Trust, Tradition and the Durian Economy
In a highly competitive market, where durian is both a cultural commodity and a revenue driver for orchard owners and traders, the ability to authenticate varieties builds trust. Long-time customers often rely on sellers’ reputations or their own accumulated experience before buying, reinforcing a form of informal certification rooted in sensory judgement.
“Regular customers trust us,” Choo says. “Experienced durian eaters often know the variety even before we offer it.”
But trust isn’t always easy to secure. Some customers recount past experiences of being sold lower-grade fruit labelled as premium, a perennial complaint across Southeast Asia’s durian markets. One Penang businessman, Gerald Foo, 42, recalls feeling “cheated in the past” after paying high prices for what he suspects now was a lower grade.
That mistrust has tangible consequences: it influences repeat business, generates online complaints that can quickly damage a stall’s reputation, and drives the adoption of formal origin tracking systems such as QR-based traceability, designed to combat fraud and mislabelling in an era where authenticity matters more than ever.
More Than a Fruit: Durian as Culture, Commerce and Identity
Understanding durian varieties by sight and touch also speaks to a broader cultural truth: the fruit is more than a product, it’s an experience deeply embedded in social life. From roadside stalls in Penang to Singapore’s hawker centres and China’s Hainan markets, where Malaysian durians have flown off shelves as customs and trade shifts influence logistics, the durian continues to draw devotees from across Asia.
Tourists like Karl Zhang, 30, from Sichuan, demonstrate the cross-border appeal of the fruit. On a recent trip, he joked about eating a whole durian daily because, to him, Malaysian durians tasted “fresh from the orchard” compared to chilled imports back home.
The durian’s allure isn’t just flavor, it’s ritual. Picking the right fruit, understanding the cues of ripeness, and knowing which variety suits a particular palate are all part of what makes the durian ecosystem unique. In many ways, it’s analogous to wine tasting: nuanced, sensory, and rooted in tradition.

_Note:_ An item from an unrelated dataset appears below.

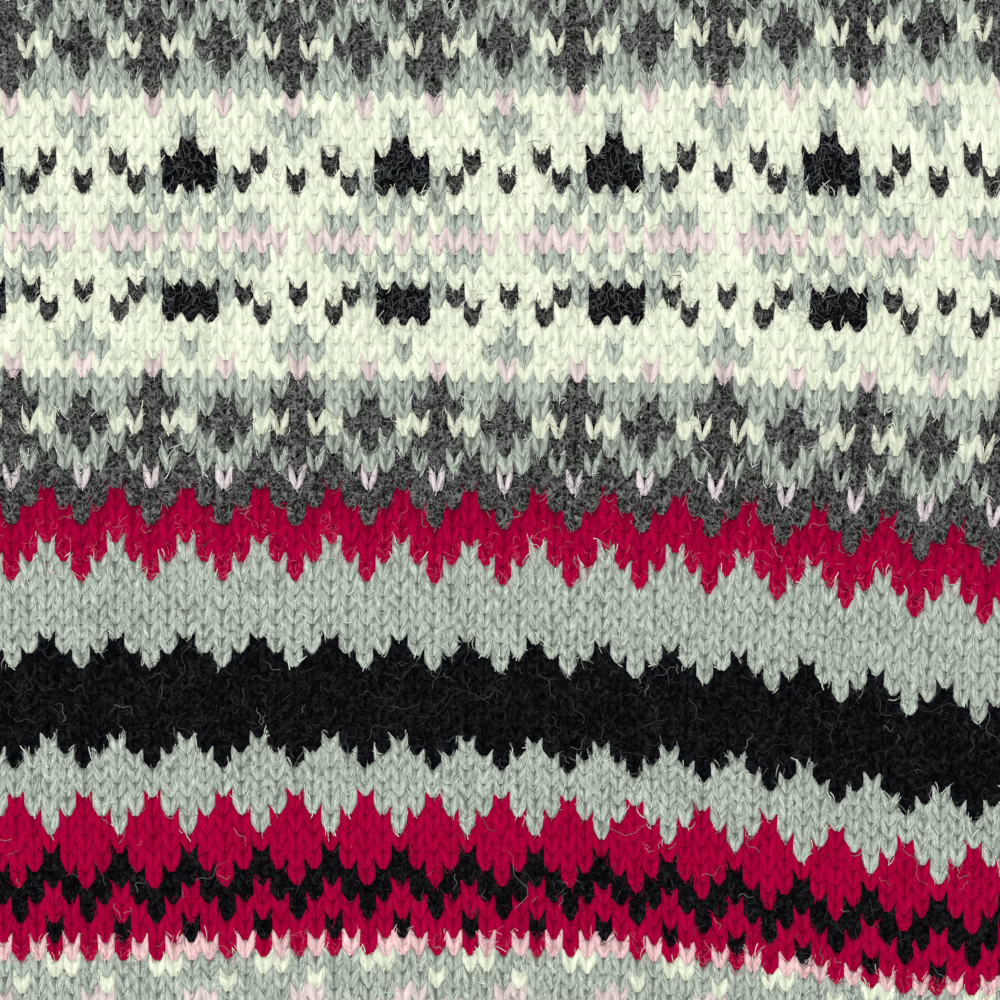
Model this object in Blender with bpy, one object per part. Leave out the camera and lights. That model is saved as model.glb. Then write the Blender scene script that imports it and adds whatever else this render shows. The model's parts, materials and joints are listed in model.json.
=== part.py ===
"""Fair isle cardigan, buttoned up and laid flat with its front up.

Units are metres and +Z is up. The hem lies toward -Y, the neck toward +Y and the wearer's left toward +X.
Every panel of cloth is a wall between an upper and a lower surface over one plan. The back lies on z = 0,
the fronts lie on the back, and the sleeves are flattened tubes that continue both layers.
"""

import math

import bpy
import numpy as np

# Cloth
WALL = 0.0024  # thickness of the stranded knitting
SEAM = 0.0003  # parting between two pieces
TIP = 0.0006  # thickness left at the very edge of a rolled side
FRONT_UNDER = WALL + SEAM  # underside of the front layer
FRONT_TOP = FRONT_UNDER + WALL
FOLD_HALF = FRONT_TOP / 2  # half the height of a side that folds round

# Body, measured from the lower edge of the hem and from the middle
BODY_LENGTH = 0.600  # lower edge to the shoulder at the neck
HEM_RIB = 0.060
HEM_HALF = 0.230  # half the width of the rib
BODY_HALF = 0.238  # half the width just above the rib
CHEST_HALF = 0.245
SHOULDER_HALF = 0.200
SHOULDER_DROP = 0.030
ARMHOLE = 0.210
NECK_HALF = 0.088
FRONT_NECK = 0.080
BACK_NECK = 0.018
NECK_COLUMNS = 6  # points on half of the back neck
GATHER = 0.018  # length over which the cloth draws in to its rib
UNDERARM = BODY_LENGTH - SHOULDER_DROP - ARMHOLE
SIDE_ROWS = 9  # rows of points from the rib to the underarm
ARMHOLE_ROWS = 11  # rows from the underarm to the shoulder's tip
NECK_ROWS = 8  # rows of a front that end on its neck

# Rib
RIB_PITCH = 0.0125  # two knit and two purl stitches
RIB_BASE = 0.0018  # wall in a furrow
RIB_HEIGHT = 0.0013  # ridge above the furrow
RIB_STEPS = ((0.00, 0.0), (0.26, 0.85), (0.50, 1.0), (0.74, 0.85))  # place in the pitch, share of height

# Front bands and neckband
BAND = 0.034
BAND_SHIFT = 0.0015  # each band lies this far toward its own front, so that the upper one can step down
FRONT_EDGE = BAND / 2 + BAND_SHIFT  # where a front ends and its band begins
BAND_RIDGES = 4
BAND_RIDGE = 0.0052
NECKBAND = 0.025
NECKBAND_LEAN = math.radians(32)  # at the shoulder the neckband leans in toward the neck

# Sleeve, in its own plan: "along" from the underarm to the cuff, "across" toward the shoulder fold
SLEEVE_ANGLE = math.radians(45)  # from the body's side
SLEEVE_HALF = 0.085
SLEEVE_LENGTH = 0.380  # underarm to the cuff's rib
WRIST_HALF = 0.050
CUFF_HALF = 0.043
CUFF_LENGTH = 0.060
CUFF_SHARES = np.array([0.2, 0.4, 0.6, 0.8])

# Buttons
BUTTONS = 7
BUTTON_RADIUS = 0.009
BUTTON_THICK = 0.0028
BUTTON_RIM = 0.0014  # width of the raised rim
BUTTON_DISH = 0.0007  # depth of the dish inside the rim
BUTTON_HOLE = 0.0009  # radius of a thread hole
BUTTON_HOLE_OFF = 0.0019  # its distance from the middle along each diagonal
SLIT = 0.016
SLIT_HALF = 0.0008
SHANK_HALF = 0.0005
SHANK_LENGTH = 0.003
FIRST_BUTTON = 0.022  # above the lower edge

# Soft folds of the upper layer: middle, direction from +X, half length, half width and height
FOLDS = (
    {"x": 0.196, "y": 0.318, "turn": 38, "long": 0.052, "wide": 0.011, "high": 0.0036},
    {"x": 0.300, "y": 0.372, "turn": -50, "long": 0.060, "wide": 0.012, "high": 0.0042},
    {"x": 0.330, "y": 0.330, "turn": -62, "long": 0.038, "wide": 0.009, "high": 0.0026},
    {"x": 0.436, "y": 0.262, "turn": -30, "long": 0.046, "wide": 0.011, "high": 0.0032},
    {"x": 0.210, "y": 0.470, "turn": 75, "long": 0.055, "wide": 0.012, "high": 0.0024},
    {"x": -0.190, "y": 0.306, "turn": 146, "long": 0.058, "wide": 0.012, "high": 0.0034},
    {"x": -0.296, "y": 0.384, "turn": 232, "long": 0.052, "wide": 0.011, "high": 0.0046},
    {"x": -0.352, "y": 0.318, "turn": 244, "long": 0.042, "wide": 0.010, "high": 0.0028},
    {"x": -0.470, "y": 0.236, "turn": 205, "long": 0.040, "wide": 0.012, "high": 0.0030},
    {"x": -0.208, "y": 0.462, "turn": 104, "long": 0.050, "wide": 0.012, "high": 0.0026},
)

# Colours: name, red, green, blue, roughness
FINISHES = (
    ("grey_wool", 0.46, 0.49, 0.46, 0.95),
    ("charcoal_rib", 0.045, 0.045, 0.047, 0.95),
    ("dark_button", 0.035, 0.028, 0.026, 0.35),
)


def clear_scene():
    for thing in list(bpy.data.objects):
        bpy.data.objects.remove(thing, do_unlink=True)


def make_materials():
    made = {}
    for name, red, green, blue, roughness in FINISHES:
        material = bpy.data.materials.new(name)
        material.use_nodes = True
        shader = material.node_tree.nodes["Principled BSDF"]
        shader.inputs["Base Color"].default_value = (red, green, blue, 1.0)
        shader.inputs["Roughness"].default_value = roughness
        shader.inputs["Metallic"].default_value = 0.0
        made[name] = material
    return made


# ---------------------------------------------------------------- outlines

def smooth(value):
    """0 below 0, 1 above 1, and an even S between."""
    held = np.clip(value, 0.0, 1.0)
    return held * held * (3 - 2 * held)


def run_along(points):
    """Distance of each point of a line from its start."""
    steps = np.linalg.norm(np.diff(points, axis=0), axis=1)
    return np.concatenate([[0.0], np.cumsum(steps)])


def resample(points, shares):
    """Points at these shares of a line's length."""
    run = run_along(points)
    return np.stack([np.interp(shares, run / run[-1], points[:, axis]) for axis in (0, 1)], axis=1)


def edge_shares(width, count):
    """Even shares across a strip, with extra lines near its far edge, which rolls over."""
    near = [1 - WALL / width, 1 - 0.3 * WALL / width, 1.0]
    return np.concatenate([np.linspace(0, near[0], count), near[1:]])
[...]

From Field to Fork: The Impacts of Price Swings and Traceability
This season has also seen stark price volatility. A phenomenon dubbed the “durian tsunami” saw Musang King prices plunge to a decade low of around RM10 per kg, which hurt orchard owners who had invested heavily in their trees and infrastructure.
These price fluctuations highlight how volatile agricultural markets can be, subject to shifts in demand, including weaker orders from China, and seasonal supply dynamics. They also underscore why authentic, traceable produce matters: when prices and consumer expectations are high, distinguishing genuine quality becomes ever more critical.

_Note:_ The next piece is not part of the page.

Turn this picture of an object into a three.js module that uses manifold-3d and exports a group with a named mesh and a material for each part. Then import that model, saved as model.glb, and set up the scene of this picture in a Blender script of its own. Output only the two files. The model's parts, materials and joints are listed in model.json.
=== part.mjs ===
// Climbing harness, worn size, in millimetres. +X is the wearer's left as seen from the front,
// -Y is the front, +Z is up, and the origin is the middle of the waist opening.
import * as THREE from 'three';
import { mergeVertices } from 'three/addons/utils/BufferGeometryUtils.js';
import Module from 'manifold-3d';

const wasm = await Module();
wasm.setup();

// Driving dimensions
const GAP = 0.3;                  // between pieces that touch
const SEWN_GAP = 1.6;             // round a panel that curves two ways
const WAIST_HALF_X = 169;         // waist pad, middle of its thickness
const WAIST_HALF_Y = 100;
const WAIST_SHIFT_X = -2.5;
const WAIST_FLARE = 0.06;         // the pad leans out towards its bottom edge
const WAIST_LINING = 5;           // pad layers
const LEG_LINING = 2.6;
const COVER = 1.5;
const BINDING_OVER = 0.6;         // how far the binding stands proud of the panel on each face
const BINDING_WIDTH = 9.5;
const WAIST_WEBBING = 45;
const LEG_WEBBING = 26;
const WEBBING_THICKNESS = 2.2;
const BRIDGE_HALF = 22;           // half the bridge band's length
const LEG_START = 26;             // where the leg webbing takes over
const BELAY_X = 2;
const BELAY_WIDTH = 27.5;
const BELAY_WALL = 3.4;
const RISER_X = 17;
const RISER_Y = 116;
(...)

Penang’s introduction of track-and-trace QR systems for durians, such as the state’s Mi-Trace initiative, is a direct response to such market pressures, aimed at preventing misrepresentation and ensuring that claims of origin and variety are backed by verifiable data.
Why Sensory Expertise Still Matters in the Digital Age
In an era characterised by digital verification systems and QR codes, the fact that sellers can still reliably identify durian varieties through sight and touch reveals a powerful truth: human sensory expertise remains invaluable. Technology may help track provenance and authenticity, but for many in the trade, the ability to “read” a fruit by feel and form is the ultimate test.
This fusion of tradition and tech, where artisanal skill meets modern traceability, could define the durian sector’s evolution. Authentic taste experiences will increasingly be supported by traceable data, while the expertise of sellers and seasoned eaters remains rooted in sensory intuition.
The Broader Lesson: Food Culture, Trust and Market Integrity
Durian’s story is not just about fruit; it is a microcosm of how cultural knowledge, market integrity and technology interact. Whether at a hawker stall or a Michelin-listed restaurant, knowing your produce builds consumer confidence. In turn, confidence fuels demand, tourism, and even international reputations for regions like Penang or Balik Pulau.
For Asia’s food markets, where authenticity and provenance matter as much to consumers as price and quality, the durian season’s lessons resonate far beyond the fruit stand.